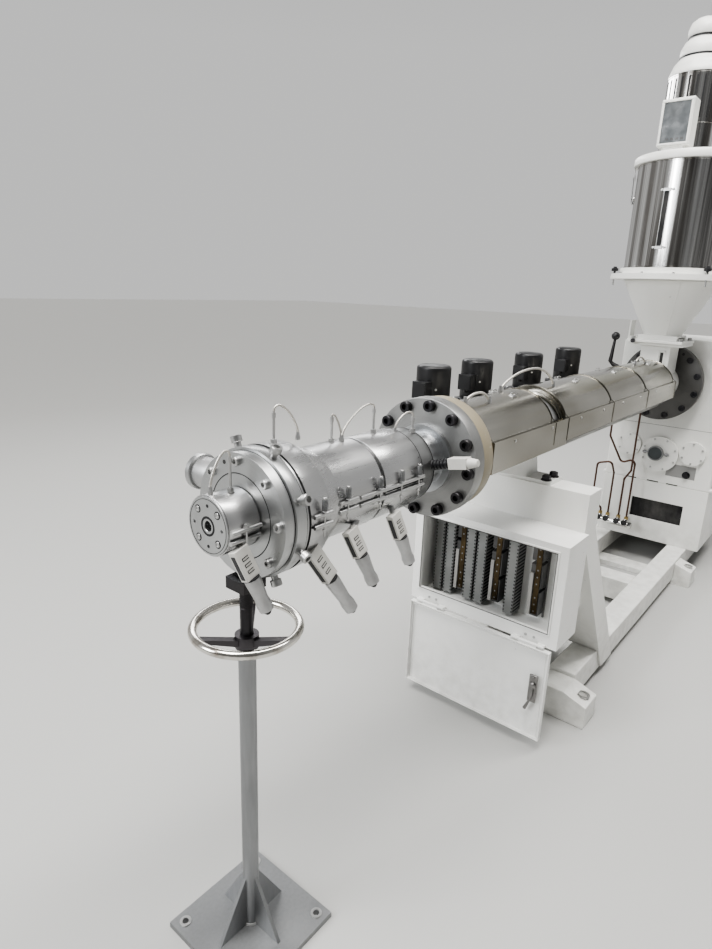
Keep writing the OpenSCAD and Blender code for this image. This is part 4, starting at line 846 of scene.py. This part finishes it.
def door_fittings():
    """The lock with its lever near the lower right corner, and the seal inside the folded rim."""
    lock = Build("door_lock", "under", body="door", bevel=0.8)
    x, y, low, high = DOOR.x0 + 4, DOOR.y0 + 38, 176, 270
    lock.box((x - 7, y - 13, low), (x, y + 13, high))
    lock.lathe([(11, 0), (11, 6), (8, 9)], aim((x - 6, y, high - 34), FRONT), 24)
    lock.box((x - 13, y - 5, low + 20), (x - 7, y + 5, high - 38))
    lock.tube([(x - 9, y, low + 24), (x - 9, y + 6, low), (x - 8, y + 17, low - 30)], [5, 4, 6], 12)
    lock.lathe([(5, 0), (4, 3), (0, 3.4)], aim((x - 7, y, high - 8), FRONT), 14)
    seal = Build("door_seal", "cabinet", body="door")
    inset = 9
    seal.tube(oblong(DOOR.x0 + 3.4, DOOR.y0 + inset, DOOR.z0 + inset, DOOR.y1 - inset, DOOR.z1 - 24), 1.6, 8,
              closed=True)


# Stands, base and gearbox

GEARBOX, STAND, CAPS, MOTOR, RAILS = spans("gearbox gear_stand bearing_covers drive_motor rails")
SPLIT_Z, SPLIT_LIP = 765, 16
SHAFT_Y, SHAFT_Z, MOTOR_R = -35, 614, 190
BEAM_XS = (0, FLANGE.x0 + 2090, RAILS.x1 - 90)
LUG_Y, LUG_Z = 297, 97


def base_bolts():
    bolts = Build("base_bolts", "bright_bolt")
    for x in BEAM_XS:
        for y in (-LUG_Y, LUG_Y):
            bolts.lathe(hoop(14.4, 22, 2.4), at(x, y, LUG_Z), 28)
    x0, x1 = GEARBOX.x0 + 37, GEARBOX.x1 - 37
    for x in (x0, x1):
        for y in (GEARBOX.y0 + 26, GEARBOX.y1 - 26):
            hex_bolt(bolts, (x, y, GEARBOX.z0 + 16), UP, 24, 15)
    for k in range(4):
        for y in (GEARBOX.y0 + 7, GEARBOX.y1 - 7):
            hex_bolt(bolts, (x0 + 120 * k, y, SPLIT_Z + SPLIT_LIP), UP, 16, 10)


def bearing_screws():
    screws = Build("bearing_screws", "bright_bolt")
    small_r, small_rise = 52, 30

    def small_caps(pitch):
        return [(SHAFT_Y + side * pitch, SHAFT_Z + small_rise, small_r, 6) for side in (-1, 1)]

    for x, way, caps in ((CAPS.x0, FRONT, [(SHAFT_Y, SHAFT_Z, 82, 8)] + small_caps(158)),
                         (CAPS.x1, REAR, small_caps(187.6) + [(0, AXIS_Z, 80, 8)])):
        for y, z, r, count in caps:
            for k in range(count):
                dy, dz = circle(r, (k + 0.5) / count)
                hex_bolt(screws, (x, y + dy, z + dz), way, 9, 5, washer=False)


def oil_gauge():
    """The round sight glass on the front bearing cover, with a union on either side."""
    case = Build("oil_gauge_case", "post", slot="chrome")
    glass = Build("oil_gauge_glass", "screen", slot="chrome")
    x, y, z, r = CAPS.x0, -20, 618, 40
    case.lathe([(r - 2, 0), (r, 3), (r, 14), (r - 2, 18), (r - 6, 18), (r - 7, 14)],
               aim((x, y, z), FRONT), 48)
    for side in (-1, 1):
        case.tube([(x - 8, y + side * (r - 3), z), (x - 8, y + side * (r + 26), z)], 5, 16)
        case.disc(aim((x - 8, y + side * (r + 8), z), (0, side, 0)), 9, 12, 6)
    glass.lathe([(r - 6.5, 0), (r - 8, 2), (0, 2.4)], aim((x - 14, y, z), FRONT), 40)


def gearbox_details():
    """Plugs, the grey plate in the sunken pocket with its drain plug, and dark strips and a sheet of painted
    shade: in the gaps under the gearbox, along its split and inside the stand's window.
    """
    plugs = Build("gearbox_plugs", "bolt")
    pocket = Build("gearbox_pocket", "grey", bevel=0.8)
    painted_shade_sheets = Build("gearbox_painted_shade_sheets", "painted_shade", slot="painted_white")
    face = GEARBOX.x0
    hex_bolt(plugs, (face - 1, -179, 524), FRONT, 26, 14)
    hex_bolt(plugs, (GEARBOX.x1, SHAFT_Y, 490), REAR, 26, 12)
    plugs.lathe([(16, 0), (16, 4), (13, 6), (13, 26), (20, 30), (20, 38), (16, 42)],
                at(GEARBOX.x1 - 93, -180, GEARBOX.z1), 28)
    pocket.box((face - 1.2, -222, 504), (face + 1, -80, 572))
    # Painted shade in the gaps between the gearbox and the stand, and along the gearbox's split.
    for y0, y1 in ((-148, -92), (-52, 6), (62, 118)):
        painted_shade_sheets.box((face - 0.8, y0, STAND.z1 + 2), (face + 1, y1, STAND.z1 + 7))
    painted_shade_sheets.box((face - 0.5, GEARBOX.y0 + 9, SPLIT_Z - 0.7), (face + 1, GEARBOX.y1 - 9, SPLIT_Z + 0.7))
    # Painted shadow: a dark sheet inside the gear stand's window.
    painted_shade_sheets.box((face + 18, -206, 236), (face + 19, 80, 358))


# Motor

def motor_details():
    """Fins along the frame, the slots of the rear grille drawn dark with painted shade, and the bolts of the
    lid and the feet.
    """
    fins = Build("motor_fins", "motor")
    grille = Build("motor_grille", "painted_shade")
    bolts = Build("motor_bolts", "bright_bolt")
    for k in range(60):
        turn = 2 * math.pi * k / 60
        if -0.78 < math.sin(turn) < 0.72:
            fins.box((MOTOR.x1 - 461, MOTOR_R - 4, -1.6), (MOTOR.x1 - 95, MOTOR_R + 7, 1.6),
                     at(0, SHAFT_Y, SHAFT_Z) @ Matrix.Rotation(turn, 4, "X"))
    for ring in range(5):
        for slot in range(12):
            points = []
            for t in range(6):
                dy, dz = circle(40 + 26 * ring, (30 * slot + 4 + 4.4 * t) / 360)
                points.append((MOTOR.x1 + 0.4, SHAFT_Y + dy, SHAFT_Z + dz))
            grille.tube(points, 3.4, 6)
    for side in (-1, 1):
        for x in (MOTOR.x1 - 430, MOTOR.x1 - 280):
            bolts.disc(aim((x, SHAFT_Y + side * 63, MOTOR.z1), UP), 6, 4, 16)
        for x in (MOTOR.x1 - 440, MOTOR.x1 - 80):
            hex_bolt(bolts, (x, SHAFT_Y + side * 168, MOTOR.z0 + 22), UP, 22, 13)


# Feed throat and cooling

NECK_X0 = 1325
MANIFOLD, GATE_PLATE = Span("cooling_manifold"), Span("hopper_base")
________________
_The exercise_
Looking at the material above, please copy exactly every line from its first line through the line containing "LUG_Y, LUG_Z = 297, 97", with both ends included and nothing else.

_Full solution_
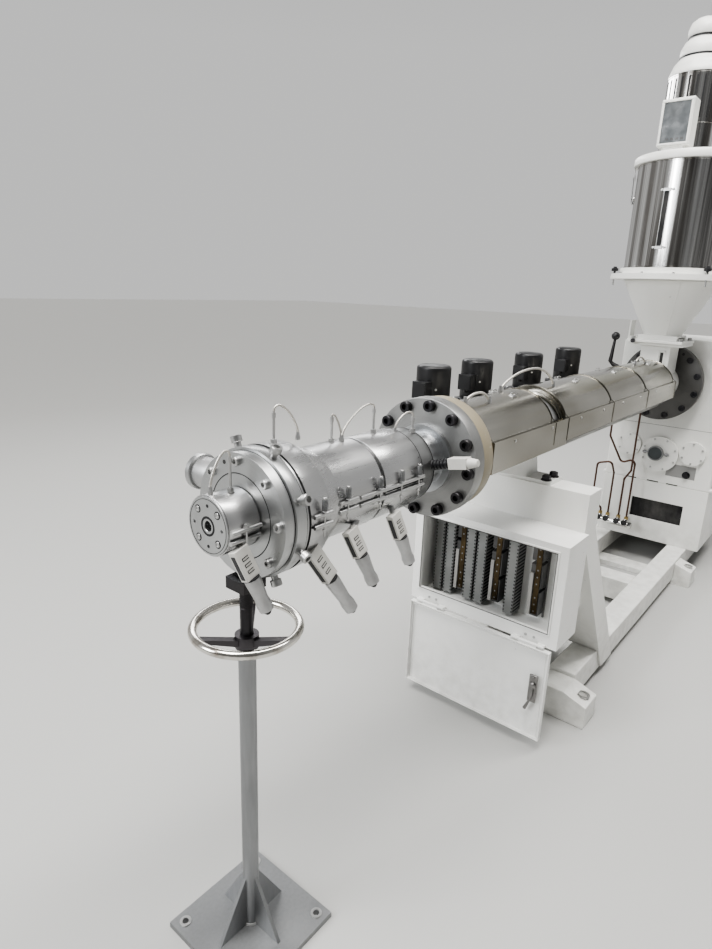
Keep writing the OpenSCAD and Blender code for this image. This is part 4, starting at line 846 of scene.py. This part finishes it.
def door_fittings():
    """The lock with its lever near the lower right corner, and the seal inside the folded rim."""
    lock = Build("door_lock", "under", body="door", bevel=0.8)
    x, y, low, high = DOOR.x0 + 4, DOOR.y0 + 38, 176, 270
    lock.box((x - 7, y - 13, low), (x, y + 13, high))
    lock.lathe([(11, 0), (11, 6), (8, 9)], aim((x - 6, y, high - 34), FRONT), 24)
    lock.box((x - 13, y - 5, low + 20), (x - 7, y + 5, high - 38))
    lock.tube([(x - 9, y, low + 24), (x - 9, y + 6, low), (x - 8, y + 17, low - 30)], [5, 4, 6], 12)
    lock.lathe([(5, 0), (4, 3), (0, 3.4)], aim((x - 7, y, high - 8), FRONT), 14)
    seal = Build("door_seal", "cabinet", body="door")
    inset = 9
    seal.tube(oblong(DOOR.x0 + 3.4, DOOR.y0 + inset, DOOR.z0 + inset, DOOR.y1 - inset, DOOR.z1 - 24), 1.6, 8,
              closed=True)


# Stands, base and gearbox

GEARBOX, STAND, CAPS, MOTOR, RAILS = spans("gearbox gear_stand bearing_covers drive_motor rails")
SPLIT_Z, SPLIT_LIP = 765, 16
SHAFT_Y, SHAFT_Z, MOTOR_R = -35, 614, 190
BEAM_XS = (0, FLANGE.x0 + 2090, RAILS.x1 - 90)
LUG_Y, LUG_Z = 297, 97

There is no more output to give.